When the surgeon outlined the plan, I was already sick with apprehension.  This time there would be chemotherapy and I'd seen people go through it and disappear.  I did not know how I would be able to get through it.  All my stress, anxiety and fear from every other traumatic medical encounter just came rushing back and it was just overwhelming.  I am warned twice about sepsis and how quickly it comes on and by then it is too late and you could die.  At those points I thought, just let me die quickly as it would be more merciful.  


Radiotherapy went really well.

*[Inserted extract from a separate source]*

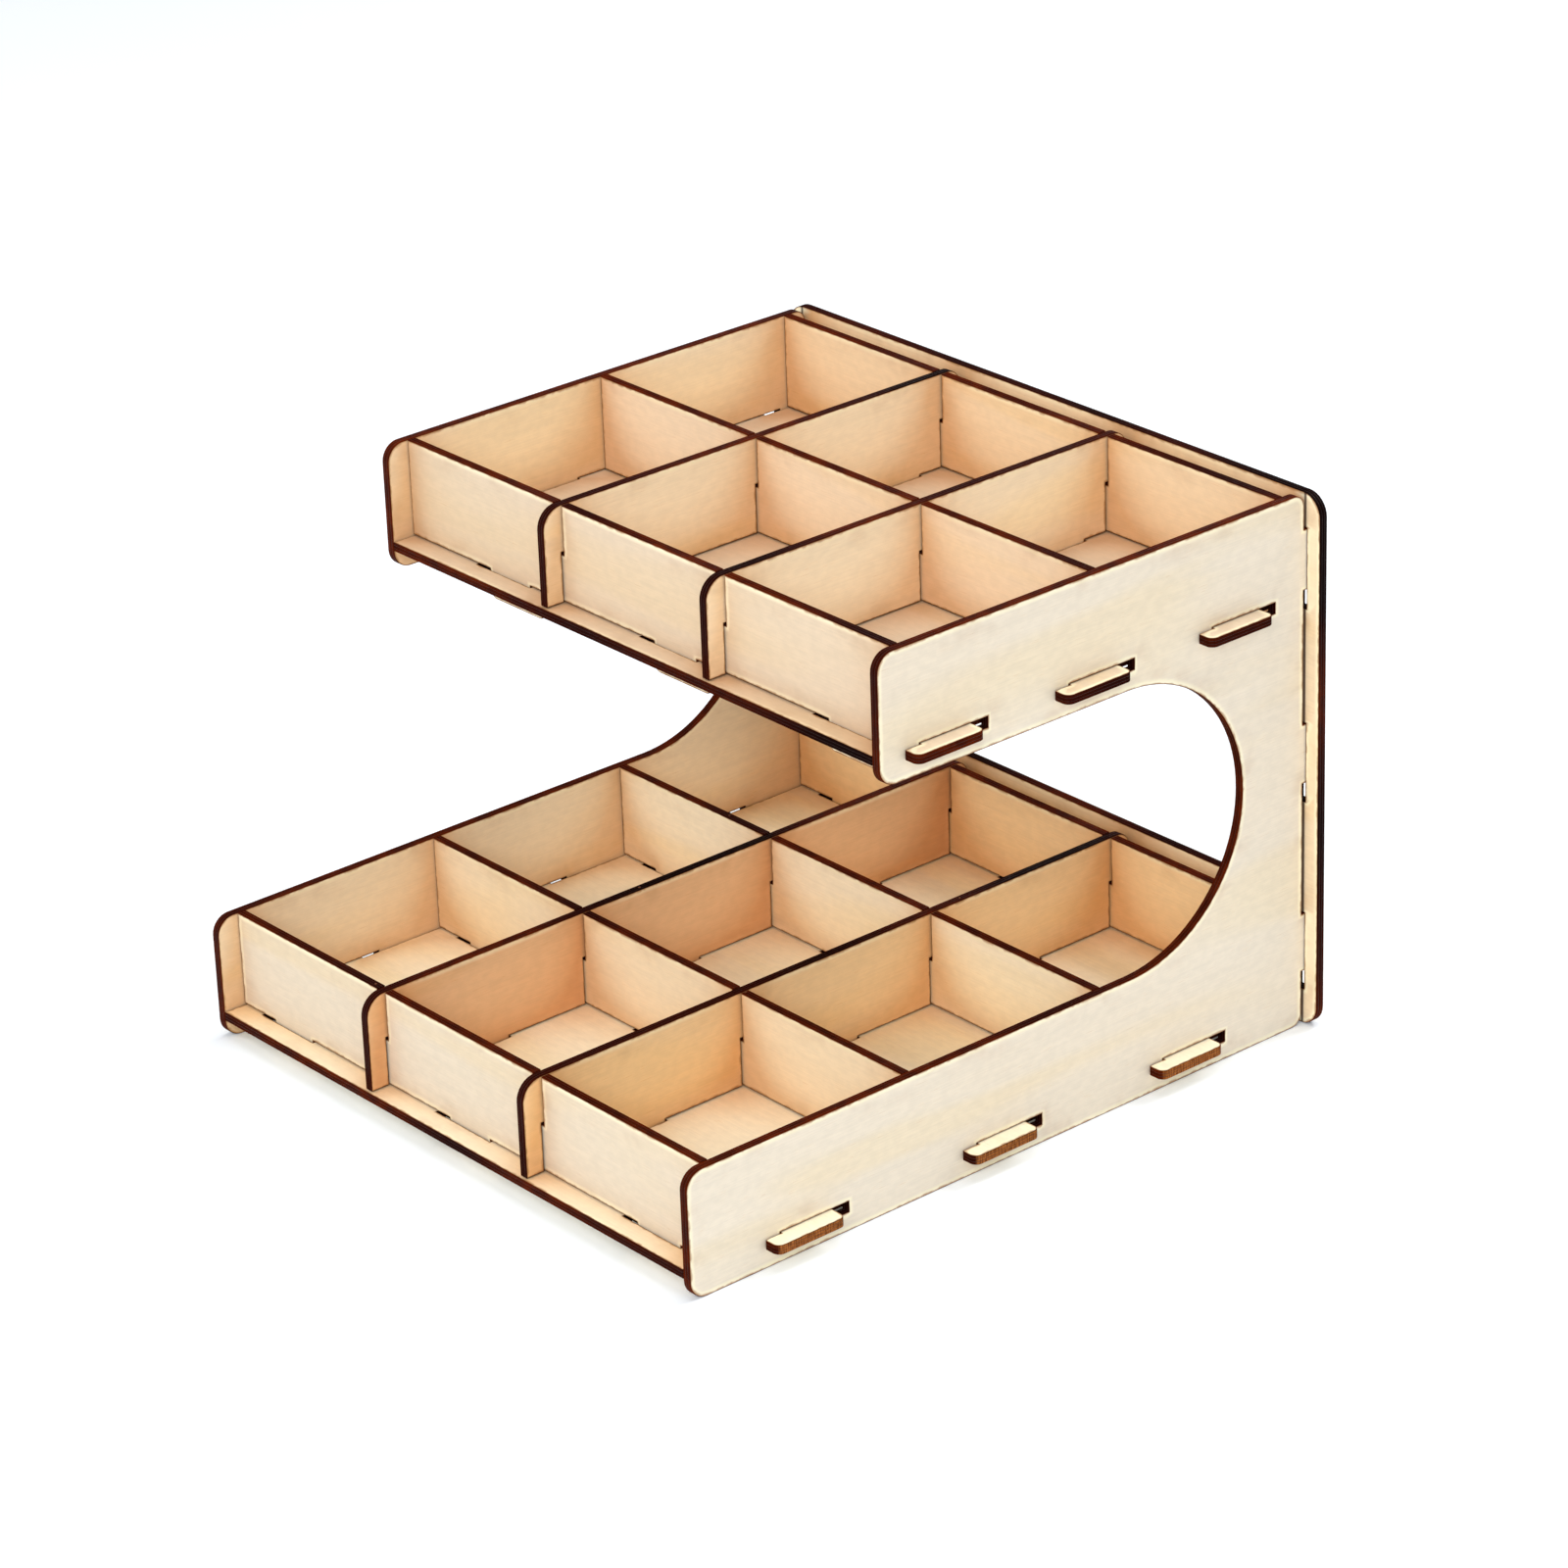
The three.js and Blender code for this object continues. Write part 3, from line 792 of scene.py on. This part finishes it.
def glue_line_tree():
    """Sweeps a small round ridge along every line of the mesh that it is given."""
    graph, given, made = new_modifier_tree(
        "Glue Line Ridges",
        (("Radius", NUMBER), ("Sides", "NodeSocketInt"), ("Material", "NodeSocketMaterial")))
    lines = graph.node("GeometryNodeMeshToCurve", {"Mesh": given["Geometry"]})
    profile = graph.node("GeometryNodeCurvePrimitiveCircle", {
        "Resolution": given["Sides"], "Radius": given["Radius"]}, mode="RADIUS")
    swept = graph.node("GeometryNodeCurveToMesh", {
        "Curve": lines.outputs["Curve"], "Profile Curve": profile.outputs["Curve"]})
    close_tree(graph, swept.outputs["Mesh"], given["Material"], made)
    return graph.tree


# A stub is a ball whose skin is pulled in by noise, up to this share of its radius.
STUB_ROUNDNESS = 3       # subdivisions
TEAR_SCALE = 4.0
TEAR_LEVEL = 0.75        # noise at which the skin stays in place
TEAR_DEPTH = 0.6
SMALLEST_STUB = 0.75     # of the full size


def stub_tree():
    """Sets a small torn stub on every point that it is given, turned to the point's own facing."""
    graph, given, made = new_modifier_tree(
        "Holding Tab Stubs",
        (("Width", NUMBER), ("Depth", NUMBER), ("Height", NUMBER),
         ("Seed", "NodeSocketInt"), ("Material", "NodeSocketMaterial")))
    stub = graph.node("GeometryNodeMeshIcoSphere", {"Radius": 0.5, "Subdivisions": STUB_ROUNDNESS})
    rough = graph.node("ShaderNodeTexNoise", {"Scale": TEAR_SCALE})
    position = graph.node("GeometryNodeInputPosition").outputs["Position"]
    tear = graph.times(graph.math("SUBTRACT", rough.outputs["Fac"], TEAR_LEVEL), TEAR_DEPTH)
    pull = graph.node("ShaderNodeVectorMath", {0: position, "Scale": tear}, operation="SCALE")
    torn = graph.node("GeometryNodeSetPosition", {
        "Geometry": stub.outputs["Mesh"], "Offset": pull.outputs["Vector"]})
    facing = graph.node("GeometryNodeInputNamedAttribute", {"Name": FACING_NAME},
                        data_type="FLOAT_VECTOR")
    turned = graph.node("FunctionNodeAlignEulerToVector", {"Vector": facing.outputs["Attribute"]},
                        axis="Z")
    spread = graph.node("FunctionNodeRandomValue", {
        2: SMALLEST_STUB, 3: 1.0, "Seed": given["Seed"]}, data_type="FLOAT")
    size = graph.node("ShaderNodeCombineXYZ", {
        "X": given["Width"], "Y": given["Depth"], "Z": graph.times(given["Height"], 2.0)})
    scale = graph.node("ShaderNodeVectorMath", {
        0: size.outputs["Vector"], "Scale": spread.outputs[1]}, operation="SCALE")
    points = graph.node("GeometryNodeMeshToPoints", {"Mesh": given["Geometry"]})
    placed = graph.node("GeometryNodeInstanceOnPoints", {
        "Points": points.outputs["Points"], "Instance": torn.outputs["Geometry"],
        "Rotation": turned.outputs["Rotation"], "Scale": scale.outputs["Vector"]})
    close_tree(graph, placed.outputs["Instances"], given["Material"], made)
    return graph.tree


def grown(name, seed_mesh, tree, values):
    """A plain mesh piece from a geometry tree run on a mesh, with its inputs set by name."""
    source = linked(name + "_source", seed_mesh)
    modifier = source.modifiers.new(tree.name, "NODES")
    modifier.node_group = tree
    for item in tree.interface.items_tree:
        if item.item_type == "SOCKET" and item.in_out == "INPUT" and item.name in values:
            modifier[item.identifier] = values[item.name]
    source.update_tag()
    evaluated = source.evaluated_get(bpy.context.evaluated_depsgraph_get())
    mesh = bpy.data.meshes.new_from_object(evaluated)
    source.modifiers.remove(modifier)
    bpy.data.objects.remove(source)
    mesh.name = name
    return linked(name, mesh)


def glue_lines(name, nodes):
    """The two glue lines of each sheet, standing in their grooves all round its cuts."""
    sheet = bpy.context.scene.rack_sheet
    inset = sheet.groove / MM
    level = SHEET / MM / 2 * sheet.ply
    points, links = [], []
    for node in nodes:
        axis = thin_axis(node)
        middle = BOXES[node][:, axis].mean() / MM
        for ring in outline_rings(node):
            line = ring + inward(ring) * inset
            for height in (-level, level):
                first = len(points)
                for along, up in line:
                    place = [0.0, 0.0, 0.0]
                    place[(axis + 1) % 3] = along * MM
                    place[(axis + 2) % 3] = up * MM
                    place[axis] = (middle + height) * MM
                    points.append(place)
                links += [(first + i, first + (i + 1) % len(line)) for i in range(len(line))]
    mesh = bpy.data.meshes.new(name + "_paths")
    mesh.from_pydata(points, links, [])
    tree = shared_group(glue_line_tree, "Glue Line Ridges")
    piece = grown(name, mesh, tree, {
        "Radius": sheet.ridge, "Sides": RIDGE_SIDES, "Material": glue_material()})
    finish_piece(piece)
    return piece


# ---------------------------------------------------------------- operators

ALONG_X, ALONG_Y = 0, 1


class SheetOperator:
    """Cuts one kind of sheet and lays its glue lines."""
    bl_options = {"REGISTER", "UNDO"}

    def cut(self, kind, redness, grain, shades, gap_shaded=False, singed=()):
        """shades gives each node's veneer shade, a wood tone with some painted light and shade in it, and
        singed lists the nodes whose hooks are pale.
        """
        wood = bpy.context.scene.rack_veneer
        slot = cut_material("slot_cut", 0.0)
        names = list(BOXES)
        for node, shade in shades.items():
            face = veneer_material(f"{shade}_{kind}", getattr(wood, shade), gap_shaded)
            edge = cut_material(f"{'singed_' * (node in singed)}{kind}_cut", redness, node in singed)
            sheet = cut_sheet(f"{node}_sheet", node, grain, (face, edge, slot), names.index(node))
            finish_piece(sheet, node)
        glue_lines(f"{kind}_glue_lines", list(shades))
        return {"FINISHED"}


class RACK_OT_side_panels(SheetOperator, bpy.types.Operator):
    """Cut both C-shaped side panels."""
    bl_idname = "rack.side_panels"
    bl_label = "Side Panels"

    def execute(self, context):
        return self.cut("side_panel", 0.8, ALONG_Y,
                        {"left_side_panel": "blond", "right_side_panel": "cream"})


class RACK_OT_back_panel(SheetOperator, bpy.types.Operator):
    """Cut the back panel with its window."""
    bl_idname = "rack.back_panel"
    bl_label = "Back Panel"

    def execute(self, context):
        # The back panel takes the painted shade where the side panels meet it.
        return self.cut("back_panel", 0.3, ALONG_X, {"back_panel": "honey"}, gap_shaded=True)


class RACK_OT_floors(SheetOperator, bpy.types.Operator):
    """Cut the floors of both trays."""
    bl_idname = "rack.floors"
    bl_label = "Tray Floors"

    def execute(self, context):
        return self.cut("floor", 0.5, ALONG_X, {"lower_floor": "white", "upper_floor": "wheat"},
                        singed=("lower_floor",))


class RACK_OT_cross_walls(SheetOperator, bpy.types.Operator):
    """Cut the front, cross and rear walls of both trays."""
    bl_idname = "rack.cross_walls"
    bl_label = "Cross Walls"

    def execute(self, context):
        return self.cut("cross_wall", 0.75, ALONG_X, {
            "lower_front_panel": "ivory",
            "lower_cross_divider_front": "blond",
            "lower_cross_divider_rear": "white",
            "lower_rear_panel": "amber",
            "upper_front_panel": "wheat",
            "upper_cross_divider": "straw",
            "upper_rear_panel": "honey",
        })


class RACK_OT_long_dividers(SheetOperator, bpy.types.Operator):
    """Cut the long dividers of both trays."""
    bl_idname = "rack.long_dividers"
    bl_label = "Long Dividers"

    def execute(self, context):
        return self.cut("long_divider", 0.4, ALONG_Y, {
            "lower_long_divider_left": "tan",
            "lower_long_divider_right": "amber",
            "upper_long_divider_left": "blond",
            "upper_long_divider_right": "white",
        })


# Stubs left on the lower tray's top edges: the node, and the share of its length from its front or
# left end. The upper tray has none, because its top edges are the top of the rack.
STUBS = (
    ("lower_front_panel", 0.31), ("lower_cross_divider_front", 0.68),
    ("lower_cross_divider_rear", 0.24), ("lower_rear_panel", 0.22),
    ("lower_long_divider_left", 0.44), ("lower_long_divider_right", 0.71),
)


class RACK_OT_tab_stubs(bpy.types.Operator):
    """Leave the stubs of the tabs that held the pieces in their sheet."""
    bl_idname = "rack.tab_stubs"
    bl_label = "Tab Stubs"
    bl_options = {"REGISTER", "UNDO"}

    def execute(self, context):
        settings = context.scene.rack_stub
        points = []
        for node, share in STUBS:
            low, high = BOXES[node]
            place = (low + high) / 2
            run = 1 if thin_axis(node) == 0 else 0
            place[run] = low[run] + share * (high[run] - low[run])
            place[2] = high[2]
            points.append(place)
        mesh = bpy.data.meshes.new("stub_points")
        mesh.from_pydata(points, [], [])
        facing = mesh.attributes.new(FACING_NAME, "FLOAT_VECTOR", "POINT")
        facing.data.foreach_set("vector", [0.0, 0.0, 1.0] * len(points))
        tree = shared_group(stub_tree, "Holding Tab Stubs")
        piece = grown("tab_stubs", mesh, tree, {
            "Width": settings.width, "Depth": settings.width, "Height": settings.height,
            "Seed": settings.seed, "Material": stub_material()})
        finish_piece(piece)
        return {"FINISHED"}


# ---------------------------------------------------------------- stage

FLOOR_HALF = 5.0         # m
FLOOR_ROUGHNESS = 0.9
CLOUD_SCALE = 3.0        # clouds of the paper's slightly darker shade, to the metre
CLOUD_SHADE = 0.985
SENSOR_WIDTH = 36.0      # mm
FARTHEST_SEEN = 50.0     # m
# Name, place, diameter in metres and share of the power.
SOFT_BOXES = (
    ("front_right", (1.3, -1.4, 1.3), 1.2, 0.25),
    ("front_left", (-1.2, -1.4, 1.5), 1.2, 0.12),
    ("front", (0.1, -2.0, 0.9), 1.2, 0.09),
    ("right", (1.9, -0.1, 1.0), 1.2, 0.04),
    ("top", (0.0, 0.0, 2.2), 1.6, 0.21),
    ("back", (0.2, 1.7, 1.6), 1.2, 0.34),
)

# The point that the camera looks at.
AIM = Vector((-0.01247, 0.01965, 0.07182))


def stage_floor(settings):
    mesh = bpy.data.meshes.new("stage_floor")
    corners = [(x * FLOOR_HALF, y * FLOOR_HALF, 0.0) for x, y in ((-1, -1), (1, -1), (1, 1), (-1, 1))]
    mesh.from_pydata(corners, [], [(0, 1, 2, 3)])
    made, graph, shader = new_material("stage_paper")
    place = graph.node("ShaderNodeTexCoord").outputs["Object"]
    paper = graph.node("ShaderNodeTexNoise", {"Vector": place, "Scale": CLOUD_SCALE}).outputs["Fac"]
    darker = [CLOUD_SHADE * part for part in settings.floor]
    graph.feed(shader.inputs["Base Color"], graph.mix(paper, settings.floor, darker))
    shader.inputs["Roughness"].default_value = FLOOR_ROUGHNESS
    shader.inputs["Emission Color"].default_value = (*settings.sky, 1.0)
    shader.inputs["Emission Strength"].default_value = settings.glow
    mesh.materials.append(made)
    linked("stage_floor", mesh)


def soft_box(name, place, size, power):
    """A round area light that faces the rack."""
    light = bpy.data.lights.new(name, "AREA")
    light.shape = "DISK"
    light.size = size
    light.energy = power
    lamp = linked(name, light)
    lamp.location = place
    centre = (Vector(CAD_BOX[0]) + Vector(CAD_BOX[1])) / 2
    lamp.rotation_euler = (centre - lamp.location).to_track_quat("-Z", "Y").to_euler()


def stage_camera(settings):
    """A camera that looks at AIM from its azimuth and elevation, then rolls."""
    azimuth, elevation = settings.azimuth, settings.elevation
    back = Vector((math.sin(azimuth) * math.cos(elevation), -math.cos(azimuth) * math.cos(elevation),
                   math.sin(elevation)))
    right = Vector((math.cos(azimuth), math.sin(azimuth), 0.0))
    turn = Matrix((right, back.cross(right), back)).transposed() @ Matrix.Rotation(settings.roll, 3, "Z")
    data = bpy.data.cameras.new("camera")
    data.lens = settings.lens
    data.sensor_width = SENSOR_WIDTH
    data.clip_end = FARTHEST_SEEN
    camera = linked("camera", data)
    camera.matrix_world = Matrix.Translation(AIM + back * settings.distance) @ turn.to_4x4()
    bpy.context.scene.camera = camera


def stage_world(settings):
    world = bpy.data.worlds.new("surround")
    world.use_nodes = True
    background = world.node_tree.nodes["Background"]
    background.inputs["Color"].default_value = (*settings.sky, 1.0)
    background.inputs["Strength"].default_value = settings.sky_strength
    bpy.context.scene.world = world


class RACK_OT_stage(bpy.types.Operator):
    """Set out the pale floor, the soft lights and the camera."""
    bl_idname = "rack.stage"
    bl_label = "Stage"
    bl_options = {"REGISTER", "UNDO"}

    def execute(self, context):
        settings = context.scene.rack_stage
        context.scene.view_settings.view_transform = "Standard"
        context.scene.view_settings.look = "None"
        stage_floor(settings)
        stage_world(settings)
        stage_camera(settings)
        for name, place, size, share in SOFT_BOXES:
            soft_box(name, place, size, share * settings.power)
        return {"FINISHED"}


# ---------------------------------------------------------------- interface

class RACK_PT_sidebar(bpy.types.Panel):
    """Buttons for each group of pieces, and the sizes and colours that they use."""
    bl_idname = "RACK_PT_sidebar"
    bl_label = "Plywood Paint Rack"
    bl_space_type = "VIEW_3D"
    bl_region_type = "UI"
    bl_category = "Paint Rack"

    def draw(self, context):
        for operator in OPERATORS:
            self.layout.operator(operator.bl_idname)
        for label, group in SETTINGS.items():
            settings = getattr(context.scene, label)
            box = self.layout.box()
            for name in group.__annotations__:
                box.prop(settings, name)


SETTINGS = {
    "rack_sheet": RackSheetSettings,
    "rack_veneer": RackVeneerSettings,
    "rack_scorch": RackScorchSettings,
    "rack_stub": RackStubSettings,
    "rack_stage": RackStageSettings,
}
OPERATORS = (
    RACK_OT_side_panels, RACK_OT_back_panel, RACK_OT_floors, RACK_OT_cross_walls,
    RACK_OT_long_dividers, RACK_OT_tab_stubs, RACK_OT_stage,
)
CLASSES = (*SETTINGS.values(), *OPERATORS, RACK_PT_sidebar)


def register():
    for made in CLASSES:
        bpy.utils.register_class(made)
    for label, group in SETTINGS.items():
        setattr(bpy.types.Scene, label, PointerProperty(type=group))


def unregister():
    for label in SETTINGS:
        delattr(bpy.types.Scene, label)
    for made in reversed(CLASSES):
        bpy.utils.unregister_class(made)


def main():
    register()
    for operator in OPERATORS:
        group, name = operator.bl_idname.split(".")
        getattr(getattr(bpy.ops, group), name)()


if __name__ == "__main__":
    main()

Next week they will be making a new mask - one you lie down on - again as the tumour has shrunk again.  It has to shrink to be able to go onto surgery.


Unfortunately the Chemotherapy did not go so well.  I had a severe adverse reaction to the steroids in tablet form you get before they start the chemo IV - supposed to make you stronger and be able to deal better with the chemo.  I had both the physiological and psychological side effects of the steroids.   Swelling of feet and ankles - 3 weeks of it now - severe mouth ulceration and pain right up to Mucositis Grade 3.   I just can't even think of all the physical ones.  Psychological side effects were the worst.  After first dose I could not sleep or turn my mind off as it began spinning out of control.  I couldn't remember anything, hold a thought or keep on track with what I was talking about.  No sleep over a 24 hour period and then 2 hours and the same again the next day.  Without sleep my brain was just in a manic, out of control spiral and I could not stop talking or writing.  I thought I had developed sudden dementia or a brain tumour and it was terrifying.  Many other side effects as well.  I am writing this at 5.20a.m. so probably not the best time for clarity.  Symptoms were so severe that the Radiotherapy nurses did an investigation into Chemotherapy department which is not their job but thank goodness they did and they were spot on with what had happened and when.  They put a warning on my file Extreme Sensitivity to Steroids and listed some of the side effects.  I thought that would be great but that label will only come up in Radiotherapy Department - no where else as computers between the two were unable to communicate.


I've made an urgent appointment with Oncologist to talk about the next cycle which begins the following week.  I cannot and will not have steroids again.  It was extremely traumatic.  I have not seen him or heard from him since the day of first consultation.  He might say - no steroids - no chemo.  I don't know but I will never go back to the hell I was in during the first round of chemo.  


Again, I absolutely understand your point.  Quality of life over quantity.  I don't regret trying especially because the Radiotherapy is going really well.  This is the best I could do and I have explained over and over again to my family, no you don't understand how strong and terrifying that adverse reaction was.  I can never have that poison in my body again.  


Enjoy your time every day and make sure everyone knows how much you love them and also allow yourself  to grieve too.  At one point I realised I was grieving about me leaving my husband of 50 years and his bewilderment in the world without me.  We can only do the best we can and hopefully leave a legacy of good memories, love and strength you gave them stays with them throughout their grief.  I wish you the very best on your journey, which is yours alone.  You get to choose what is right for you.